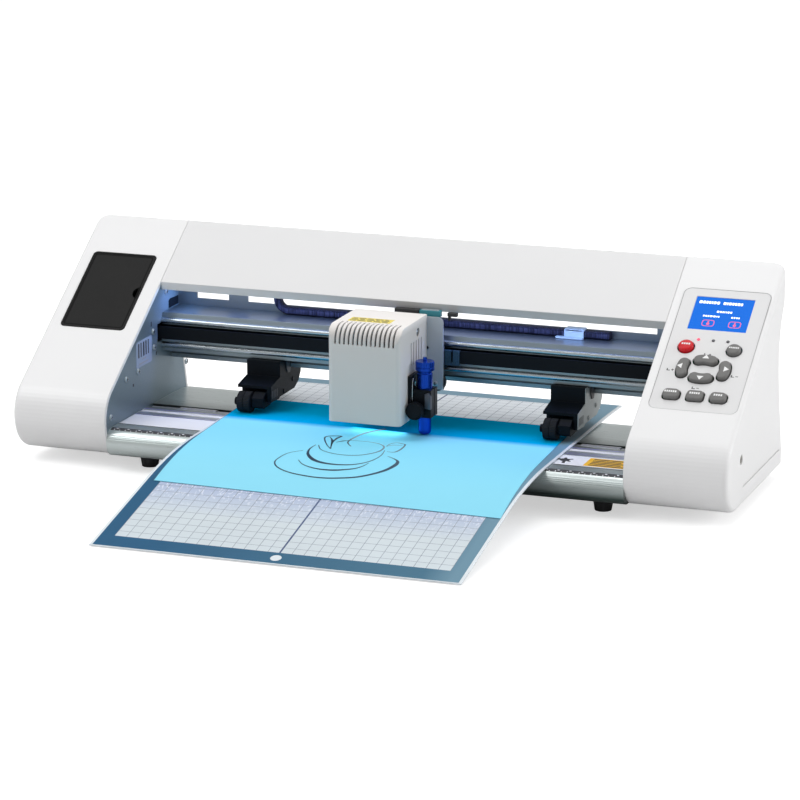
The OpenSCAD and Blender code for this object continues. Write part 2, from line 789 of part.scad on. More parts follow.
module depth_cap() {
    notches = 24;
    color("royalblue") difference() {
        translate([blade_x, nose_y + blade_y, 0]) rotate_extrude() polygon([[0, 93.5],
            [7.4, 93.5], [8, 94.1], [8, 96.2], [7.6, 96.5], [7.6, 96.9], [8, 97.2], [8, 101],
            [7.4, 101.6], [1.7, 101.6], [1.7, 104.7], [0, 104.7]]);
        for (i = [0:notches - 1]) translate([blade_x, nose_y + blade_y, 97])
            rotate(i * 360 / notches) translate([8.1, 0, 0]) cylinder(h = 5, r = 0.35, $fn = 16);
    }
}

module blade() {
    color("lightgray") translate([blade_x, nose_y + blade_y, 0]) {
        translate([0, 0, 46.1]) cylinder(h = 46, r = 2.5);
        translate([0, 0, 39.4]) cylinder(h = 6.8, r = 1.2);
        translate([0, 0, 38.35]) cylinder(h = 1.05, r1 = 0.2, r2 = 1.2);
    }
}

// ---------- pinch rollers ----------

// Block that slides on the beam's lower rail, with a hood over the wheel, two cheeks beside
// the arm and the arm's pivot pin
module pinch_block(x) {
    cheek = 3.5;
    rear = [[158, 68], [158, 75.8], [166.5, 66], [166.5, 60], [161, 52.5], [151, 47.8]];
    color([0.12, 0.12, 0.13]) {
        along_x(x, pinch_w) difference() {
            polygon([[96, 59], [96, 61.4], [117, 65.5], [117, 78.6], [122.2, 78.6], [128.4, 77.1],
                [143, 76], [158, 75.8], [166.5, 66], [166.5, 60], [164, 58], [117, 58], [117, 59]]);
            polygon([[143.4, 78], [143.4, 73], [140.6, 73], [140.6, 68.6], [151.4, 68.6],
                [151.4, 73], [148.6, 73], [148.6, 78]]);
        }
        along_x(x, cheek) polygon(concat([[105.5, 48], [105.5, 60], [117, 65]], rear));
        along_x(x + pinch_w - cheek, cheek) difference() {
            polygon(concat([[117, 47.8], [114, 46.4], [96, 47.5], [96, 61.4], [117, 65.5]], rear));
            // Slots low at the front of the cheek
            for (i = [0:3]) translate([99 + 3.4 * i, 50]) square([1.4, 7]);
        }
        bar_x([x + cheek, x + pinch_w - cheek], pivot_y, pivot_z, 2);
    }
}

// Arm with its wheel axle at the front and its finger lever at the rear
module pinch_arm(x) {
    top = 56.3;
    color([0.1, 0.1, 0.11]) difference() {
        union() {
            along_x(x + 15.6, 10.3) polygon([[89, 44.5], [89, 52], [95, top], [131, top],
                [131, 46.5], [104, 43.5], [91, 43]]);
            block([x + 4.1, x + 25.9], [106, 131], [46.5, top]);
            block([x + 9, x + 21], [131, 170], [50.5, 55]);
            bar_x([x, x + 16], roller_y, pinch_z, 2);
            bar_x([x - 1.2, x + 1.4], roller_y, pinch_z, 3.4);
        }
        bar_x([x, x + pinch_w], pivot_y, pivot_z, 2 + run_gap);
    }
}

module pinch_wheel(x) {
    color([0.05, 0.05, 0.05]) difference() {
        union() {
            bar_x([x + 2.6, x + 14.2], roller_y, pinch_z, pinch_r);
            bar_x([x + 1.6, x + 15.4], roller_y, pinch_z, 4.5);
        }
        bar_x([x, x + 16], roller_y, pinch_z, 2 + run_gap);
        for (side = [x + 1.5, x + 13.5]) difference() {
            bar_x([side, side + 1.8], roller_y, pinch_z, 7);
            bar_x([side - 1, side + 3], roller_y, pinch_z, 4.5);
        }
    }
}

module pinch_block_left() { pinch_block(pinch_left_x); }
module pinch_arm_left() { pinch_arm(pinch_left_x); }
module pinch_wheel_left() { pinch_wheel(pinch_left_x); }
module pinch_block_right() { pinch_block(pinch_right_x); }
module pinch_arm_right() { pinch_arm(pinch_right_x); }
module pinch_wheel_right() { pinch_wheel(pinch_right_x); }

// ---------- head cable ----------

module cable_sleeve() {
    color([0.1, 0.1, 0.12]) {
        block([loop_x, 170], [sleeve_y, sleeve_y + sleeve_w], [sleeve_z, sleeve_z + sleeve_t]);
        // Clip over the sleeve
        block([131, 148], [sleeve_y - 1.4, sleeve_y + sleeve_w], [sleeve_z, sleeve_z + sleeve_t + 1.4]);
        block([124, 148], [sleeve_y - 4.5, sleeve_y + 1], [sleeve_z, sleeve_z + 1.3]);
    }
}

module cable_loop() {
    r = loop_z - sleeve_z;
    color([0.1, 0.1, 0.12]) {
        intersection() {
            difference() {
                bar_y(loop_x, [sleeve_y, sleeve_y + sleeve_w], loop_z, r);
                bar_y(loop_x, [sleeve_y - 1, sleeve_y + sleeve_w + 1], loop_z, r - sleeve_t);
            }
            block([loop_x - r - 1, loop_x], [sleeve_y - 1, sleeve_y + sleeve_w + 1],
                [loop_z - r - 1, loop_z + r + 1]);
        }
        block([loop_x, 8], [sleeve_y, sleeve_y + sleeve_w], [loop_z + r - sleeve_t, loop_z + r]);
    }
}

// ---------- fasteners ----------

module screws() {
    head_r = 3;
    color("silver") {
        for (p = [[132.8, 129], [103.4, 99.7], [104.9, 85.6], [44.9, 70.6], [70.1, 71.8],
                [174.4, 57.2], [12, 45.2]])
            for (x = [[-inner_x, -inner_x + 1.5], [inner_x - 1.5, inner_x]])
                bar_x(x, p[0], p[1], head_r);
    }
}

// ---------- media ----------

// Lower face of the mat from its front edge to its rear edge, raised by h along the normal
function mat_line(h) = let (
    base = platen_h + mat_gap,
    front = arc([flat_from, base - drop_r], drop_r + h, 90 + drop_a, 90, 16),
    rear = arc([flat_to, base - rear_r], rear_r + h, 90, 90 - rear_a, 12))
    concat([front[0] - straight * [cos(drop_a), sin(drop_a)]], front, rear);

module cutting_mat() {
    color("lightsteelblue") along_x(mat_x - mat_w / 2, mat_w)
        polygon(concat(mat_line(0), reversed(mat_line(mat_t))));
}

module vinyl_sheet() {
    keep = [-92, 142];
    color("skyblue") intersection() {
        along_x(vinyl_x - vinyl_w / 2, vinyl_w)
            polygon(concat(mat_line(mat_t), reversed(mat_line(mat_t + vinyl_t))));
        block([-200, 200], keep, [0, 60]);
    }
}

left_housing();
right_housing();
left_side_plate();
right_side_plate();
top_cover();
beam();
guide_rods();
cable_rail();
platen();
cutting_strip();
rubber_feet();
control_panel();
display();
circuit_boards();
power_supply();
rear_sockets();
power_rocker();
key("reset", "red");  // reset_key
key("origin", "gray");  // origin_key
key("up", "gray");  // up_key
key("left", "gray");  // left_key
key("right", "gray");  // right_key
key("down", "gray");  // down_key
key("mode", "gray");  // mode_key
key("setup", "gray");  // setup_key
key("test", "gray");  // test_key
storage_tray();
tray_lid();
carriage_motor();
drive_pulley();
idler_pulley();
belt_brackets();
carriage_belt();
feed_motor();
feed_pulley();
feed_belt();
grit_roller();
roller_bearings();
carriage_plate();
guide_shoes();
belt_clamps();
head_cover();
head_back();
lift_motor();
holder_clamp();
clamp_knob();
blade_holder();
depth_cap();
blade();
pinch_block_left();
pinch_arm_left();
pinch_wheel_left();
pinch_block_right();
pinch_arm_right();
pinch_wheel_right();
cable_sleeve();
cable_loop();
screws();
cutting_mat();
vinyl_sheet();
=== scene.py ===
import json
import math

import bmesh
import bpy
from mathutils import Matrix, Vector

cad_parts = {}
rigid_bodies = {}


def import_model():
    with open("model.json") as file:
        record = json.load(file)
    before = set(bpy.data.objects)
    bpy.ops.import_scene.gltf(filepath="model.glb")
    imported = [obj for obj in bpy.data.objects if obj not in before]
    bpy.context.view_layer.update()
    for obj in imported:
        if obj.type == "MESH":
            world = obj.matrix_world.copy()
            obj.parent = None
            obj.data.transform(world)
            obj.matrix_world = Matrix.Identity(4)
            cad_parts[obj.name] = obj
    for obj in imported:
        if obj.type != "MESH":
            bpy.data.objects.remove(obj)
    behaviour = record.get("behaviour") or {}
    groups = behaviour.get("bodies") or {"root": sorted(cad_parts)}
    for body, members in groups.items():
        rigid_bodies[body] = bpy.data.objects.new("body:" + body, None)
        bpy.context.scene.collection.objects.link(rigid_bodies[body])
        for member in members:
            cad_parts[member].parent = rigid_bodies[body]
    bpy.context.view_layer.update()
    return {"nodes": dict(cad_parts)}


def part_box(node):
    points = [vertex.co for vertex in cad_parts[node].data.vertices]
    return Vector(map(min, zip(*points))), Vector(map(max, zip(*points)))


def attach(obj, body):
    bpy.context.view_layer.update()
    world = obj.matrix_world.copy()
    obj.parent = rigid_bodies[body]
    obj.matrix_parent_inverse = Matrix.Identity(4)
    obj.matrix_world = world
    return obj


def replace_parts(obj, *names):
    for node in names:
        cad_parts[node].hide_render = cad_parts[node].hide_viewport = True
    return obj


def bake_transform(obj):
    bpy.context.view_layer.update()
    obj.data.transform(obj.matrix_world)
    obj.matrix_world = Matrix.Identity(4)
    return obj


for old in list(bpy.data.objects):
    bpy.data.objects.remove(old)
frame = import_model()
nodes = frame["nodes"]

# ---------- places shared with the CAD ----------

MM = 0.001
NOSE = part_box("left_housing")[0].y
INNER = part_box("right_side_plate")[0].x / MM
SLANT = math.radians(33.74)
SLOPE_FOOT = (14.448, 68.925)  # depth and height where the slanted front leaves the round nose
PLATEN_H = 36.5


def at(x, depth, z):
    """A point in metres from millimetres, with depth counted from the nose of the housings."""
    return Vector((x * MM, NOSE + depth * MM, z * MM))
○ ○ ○
- Your instructions -
Quote exactly the first line of the data and every line after it through the one holding "---------- pinch rollers".

- Worked answer -
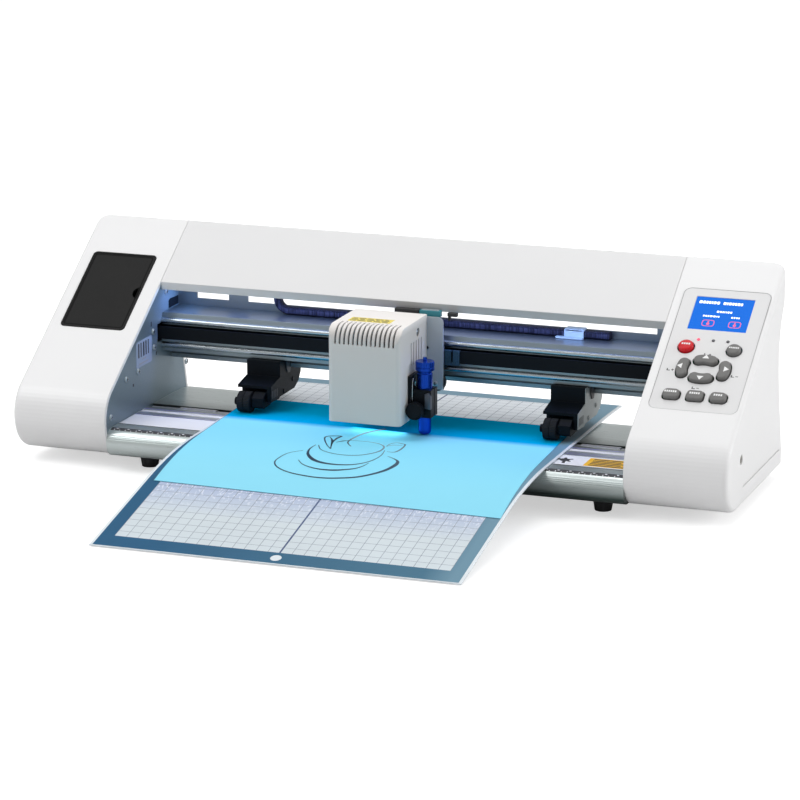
The OpenSCAD and Blender code for this object continues. Write part 2, from line 789 of part.scad on. More parts follow.
module depth_cap() {
    notches = 24;
    color("royalblue") difference() {
        translate([blade_x, nose_y + blade_y, 0]) rotate_extrude() polygon([[0, 93.5],
            [7.4, 93.5], [8, 94.1], [8, 96.2], [7.6, 96.5], [7.6, 96.9], [8, 97.2], [8, 101],
            [7.4, 101.6], [1.7, 101.6], [1.7, 104.7], [0, 104.7]]);
        for (i = [0:notches - 1]) translate([blade_x, nose_y + blade_y, 97])
            rotate(i * 360 / notches) translate([8.1, 0, 0]) cylinder(h = 5, r = 0.35, $fn = 16);
    }
}

module blade() {
    color("lightgray") translate([blade_x, nose_y + blade_y, 0]) {
        translate([0, 0, 46.1]) cylinder(h = 46, r = 2.5);
        translate([0, 0, 39.4]) cylinder(h = 6.8, r = 1.2);
        translate([0, 0, 38.35]) cylinder(h = 1.05, r1 = 0.2, r2 = 1.2);
    }
}

// ---------- pinch rollers ----------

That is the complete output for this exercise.